Ist es für viele Muslime, die Sie kennen, eine Belastung, die türkische Familie nicht sehen zu können? Vor allem jetzt im Fastenmonat Ramadan? Viele wollten hauptsächlich zum Ramazan-Fest (Anm. d. Red.: Fest des Fastenbrechens am Ende des Ramadan) Ende Mai in die Türkei fliegen und mit Verwandten feiern. Für sie ist es ein großes Problem, das nicht mehr machen zu können. Wir versuchen auf der anderen Seite die Menschen davon zu überzeugen, dass sie im Ramadan dieses Mal nicht fasten sollen. Wenn das Immunsystem geschwächt ist, weil man 23 Stunden nicht mehr isst und trinkt, dann wird der Körper schwach. Wenn man sich dann mit Corona ansteckt, kann das schlimme Folgen haben. Die Menschen davon zu überzeugen,  ist nicht einfach.
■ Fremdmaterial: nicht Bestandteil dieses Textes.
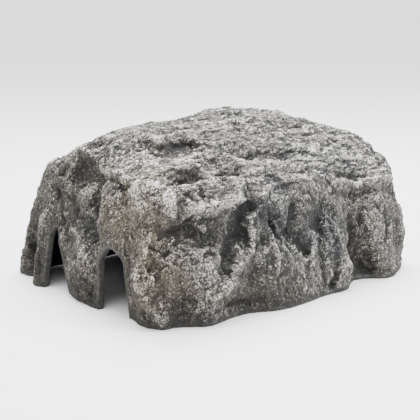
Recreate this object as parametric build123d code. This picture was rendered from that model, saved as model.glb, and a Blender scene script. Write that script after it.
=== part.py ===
"""Resin cave ornament: a hollow rock with two arched doors, laid up by hand in one mould.

Millimetres. X runs along the long front, Y to the rear, Z up. The doors are in the left end,
which faces -X. The outlines below are worked round a point under the roof; every piece is
moved on saving, so that the origin is on the floor at the middle of the rock's length and depth.
"""
from build123d import *
import math
import os
import numpy as np

# ---- driving sizes ----
FRONT_CELLS = 26            # facets along the front and the rear
END_CELLS = 19              # facets along each end
WALL_ROWS = 9               # facet rows between the rim and the brow
SKIN = 1.5                  # painted stone coat
LAMINATE = 4.0              # glass mat and resin behind the coat
RIM_HEIGHT = 8.0            # resin bead that closes the open foot
RIM_WIDTH = 10.0            # how far the bead reaches into the hollow
LIP_WIDTH = 5.0             # smooth band round each door
REAR_GAP = 2.5              # the rear rim is not trimmed flush, so it clears the floor
CROWN_RISE = 31.0           # how far the roof domes above the brow
CREST_BACK = 0.12           # how far the crest lies behind the middle, in half depths
STRAIGHT_LEAN = 0.6         # share of a wall's lean that is straight; the rest bends in at the brow

# ---- where the rock meets the floor, x y, walking front, right end, rear, left end ----
FRONT_FOOT = [(-280, -188), (-262, -208), (-239, -215), (-197, -238), (-150, -230), (-112, -228),
              (-76, -244), (-46, -250), (0, -246), (45, -239), (100, -235), (128, -218),
              (152, -207), (178, -214), (213, -230), (250, -214), (292, -190)]
RIGHT_FOOT = [(292, -190), (298, -140), (290, -85), (296, -30), (300, 30), (292, 90),
              (280, 140), (262, 185)]
REAR_FOOT = [(262, 185), (205, 203), (140, 198), (70, 208), (0, 200), (-80, 206), (-150, 200),
             (-225, 208), (-286, 203)]
LEFT_FOOT = [(-286, 203), (-290, 160), (-303, 126), (-303, 104), (-294, 90), (-286, 45),
             (-292, -5), (-294, -50), (-284, -95), (-276, -135), (-282, -165), (-280, -188)]

# ---- the brow, where each wall turns over into the roof, x y z ----
FRONT_BROW = [(-264, -160, 214), (-240, -182, 222), (-200, -188, 222), (-150, -192, 214),
              (-90, -196, 206), (-30, -198, 208), (40, -196, 208), (110, -190, 200),
              (170, -188, 190), (220, -184, 186), (262, -168, 190)]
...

Was bedeutet der Ramadan genau? Man steht vor Sonnenaufgang, um 4 Uhr, auf und isst etwas. Dann wird bis Sonnenuntergang gefastet. Kinder und chronisch Kranke sollen nicht fasten. Allerdings fasten viele Menschen, die alt und schwach sind, aus Glaubensgründen. Gerade in der jetzigen Pandemie-Situation denken sie, die Krankheit findet mich so nicht oder ich werde geheilt, wenn ich faste. Dieser Gedanke macht mir Sorgen.

Wie gehen die Moscheen im Bezirk damit um? Bisher habe ich noch keine Stellungnahme von den Moscheen in Neukölln bekommen. Ich hatte gehofft, dass sie mit der gleichen Nachricht wie wir an die Öffentlichkeit gehen, also dass dieses Jahr auf das Fasten verzichtet werden soll. Im Koran steht, wenn man verhindert ist, soll man das Fasten bleiben lassen. Ich hab gehofft, dass auch die türkischen Behörden sagen würden, dass man wegen des Virus nicht fasten soll.

Wie ist es für die Menschen der muslimischen Gemeinde in Neukölln, dass sie derzeit nicht in ein Gotteshaus gehen können? Natürlich ist es eine Belastung. Uns belastet es, wenn wir unsere Freunde nicht besuchen können, so ist es eben auch mit den Moschee-Besuchen. Viele gehen jeden Tag zum gemeinsamen Beten dort hin, aber auch das Freitagsgebet und die anschließende Kommunikation fehlen.

Gab es auch Fälle, bei denen Sie nicht mehr weiter wussten? Natürlich gibt es derzeit Fälle von physischer und verbaler Gewalt. Ich hatte Leute, die mir sagten, sie werden langsam verrückt. Ich rate ihnen immer: Geht raus, macht einen Spaziergang, regt euch ab. Verzweifelt war ich aber nie. Ich muss immer hellwach sein und vom Positiven ausgehen. Das versuche ich den Menschen zu vermitteln, nicht nur in der Corona-Zeit.

Was ist Ihre Botschaft an Ihre Nachbar*innen? Wir machen diese Erfahrung alle zum ersten Mal in unserem Leben. Es ist eine Chance über unser bisheriges Handeln nachzudenken. Ab und zu bremsen Einschränkungen das Leben, da sollten wir nicht nur an uns selbst, sondern auch an unsere Mitmenschen denken. Das Wir-Gefühl gehört jetzt in den Vordergrund.